After we were all at the top of Moby Center, Gary lowered Ed and I off and then joined our pair of ropes for a toprope session on Ahab. Down low that climb is your typical Yosemite old-school awk-fest, requiring decent stemming and slab skills, a couple of hand jams, but nothing a gym weenie like me couldn't muster after breakfast. Then, maybe forty feet off the deck, the real climbing begins. You insert your body into a squeeze chimney too tight for typical chimneying moves but too loose for offwidth-style foot stacks. And then you do whatever it takes to ascend. Gary, offwidth Jedi that he is, found the perfect combination of hip jamming and chicken winging and grunting and scumming and whatnot and made significant progress up the chimney. Ed got up to the chimney and made maybe three feet of progress. I got up there, stood on the launch ledge at the base of the chimney, and laughed and laughed because I could not imagine any situation better suited to give the illusion of climability without the actual potential thereof. Not for me, at least. I thrashed at if for a while, alternately gaining and losing a couple inches and returning again and again to the hearth. And then I laughed some more and lowered off to the deck.

The meanwhile, Supertopians Scuffy B. and Zander and another Bob were about a hundred feet to our left taking their laps on (I think) Little John right and Little John left. After a while they came over to us and took their throws and throes at Ahab, averaging between what Ed and Gary had accomplished. Then I took a toproped half-lap on what they were climbing, getting to the top of the relatively easy stuff before lowering off.

And that was pretty much it for the climbing. Long about then, the sun went down behind the rim of the valley, but still shone strong on the face of El Capitan half a mile above us. That golden light filtered down through the trees onto us as we were packing up and we were bathed in its glow as we stumbled down the talus to the meadow.

Back at the car we opened a couple beers using the carabiner trick, and encountered yet another Supertopian, Kate, who was heading up for a week or so on Tangerine Trip with her partner Aidan. And then it was time to parcel ourselves out to our cars and carpools and head back to what everyone seems to call reality.

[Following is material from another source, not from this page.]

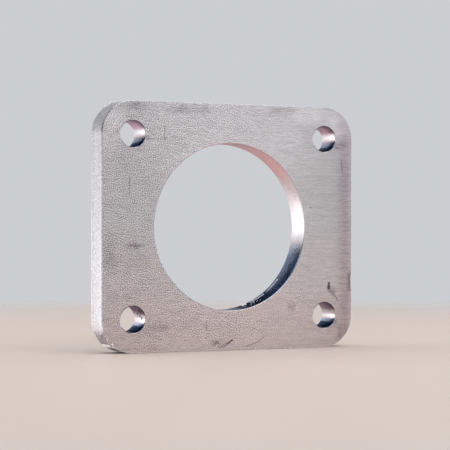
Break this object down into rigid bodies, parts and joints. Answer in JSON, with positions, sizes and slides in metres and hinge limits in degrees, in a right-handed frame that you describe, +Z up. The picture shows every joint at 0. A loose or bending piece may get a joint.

The meanwhile I was rending my anemic hide on the Yosemite granite, Brigitta found some time to get up to the shop and check up on the stabilizer skin. That threatening-looking spot where the bag bridged over the alignment armature had held, and the part looked good. She stripped off the bag, breather, perf, and peel plies, and got some photos. Here they are:

The center section of the part. Bottom center is one of the alignment arms that crosses the squeeze-out trench and forces the green vacuum bag to bridge.

Green like Vulcan blood

Spanwise view, still bagged. This photo shows the three alignment arms and two vacuum taps crossing the trench. Going forward I'll add a filler piece where the alignment arms cross the trench, and use a different arrangement of vacuum tap.

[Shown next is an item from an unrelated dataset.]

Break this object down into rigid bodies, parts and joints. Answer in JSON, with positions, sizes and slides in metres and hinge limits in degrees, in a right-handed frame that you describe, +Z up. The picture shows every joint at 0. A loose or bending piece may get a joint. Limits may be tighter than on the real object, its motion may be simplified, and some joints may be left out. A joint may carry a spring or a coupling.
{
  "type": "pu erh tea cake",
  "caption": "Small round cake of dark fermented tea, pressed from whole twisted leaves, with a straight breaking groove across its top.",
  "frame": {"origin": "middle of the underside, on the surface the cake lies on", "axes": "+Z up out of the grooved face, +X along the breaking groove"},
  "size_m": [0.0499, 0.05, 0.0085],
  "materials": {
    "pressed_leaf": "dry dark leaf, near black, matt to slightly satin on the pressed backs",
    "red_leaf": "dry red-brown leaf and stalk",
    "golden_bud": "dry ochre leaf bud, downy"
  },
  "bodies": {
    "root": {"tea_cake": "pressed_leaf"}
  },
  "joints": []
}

This is how they invented crop circles

Spanwise, debagged and de-breather-perf-peel-plied. A nice, straight, neatly organized part.

Take it all off!

Center, peeled, showing one of the three offending bridge opportunities.

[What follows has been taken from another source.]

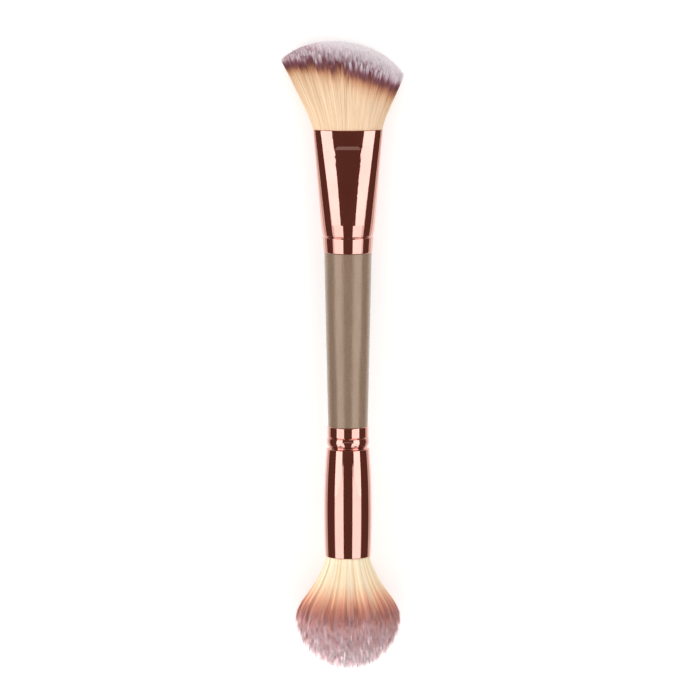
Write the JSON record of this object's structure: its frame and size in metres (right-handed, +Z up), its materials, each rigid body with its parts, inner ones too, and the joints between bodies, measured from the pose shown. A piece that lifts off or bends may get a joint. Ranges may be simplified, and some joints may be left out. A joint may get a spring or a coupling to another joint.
{
  "type": "double ended makeup brush",
  "caption": "Makeup brush with a slanted domed contour head on an oval ferrule at one end and a large round powder head at the other, lying on its side.",
  "frame": {"origin": "on the table, below the middle of the lying brush's bounding box", "axes": "+Y along the brush, from the powder head to the contour head; +X to the right when the contour head points away, the short side of the slanted head; +Z up"},
  "size_m": [0.0378, 0.195, 0.0319],
  "materials": {
    "lacquered_wood": "satin",
    "anodised_metal": "polished",
    "contour_fibre": "matte",
    "powder_fibre": "matte",
    "set_glue": "gloss"
  },
  "bodies": {
    "root": {"handle": "lacquered_wood", "contour_ferrule": "anodised_metal", "powder_ferrule": "anodised_metal", "contour_bristles": "contour_fibre", "powder_bristles": "powder_fibre", "contour_glue_plug": "set_glue", "powder_glue_plug": "set_glue"}
  },
  "joints": []
}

And a rare Whitworth adjustable wrench

Starboard tip (this is the inside of the upper skin..

The Sharpie marks toughen the epoxy. Really. Not.

Spanwise from starboard, showing how the alignment armature orients the four inboard hinge gudgeons. On this skin we'll add the outboard two hinge gudgeons in a secondary operation. Going forward I'll probably just make the outboard hinges just like the inboards, it'll be easier to just use the same parts and techniques at all six stations.

We re-grind the gelcoat overspray and sell it as fake dandruff

Closeup of the starboard tip showing the foam strips that replace the carbon sticks out beyond where full strength is required. Also shown is the clever semi-random pattern of perforations that allow air to escape from between the foam and the outer laminates. Doug makes this pattern much more regularly than I do, especially when I do it at the last minute.

Fractals at work

Homebuilt aviation is not for folks who don't try things at home.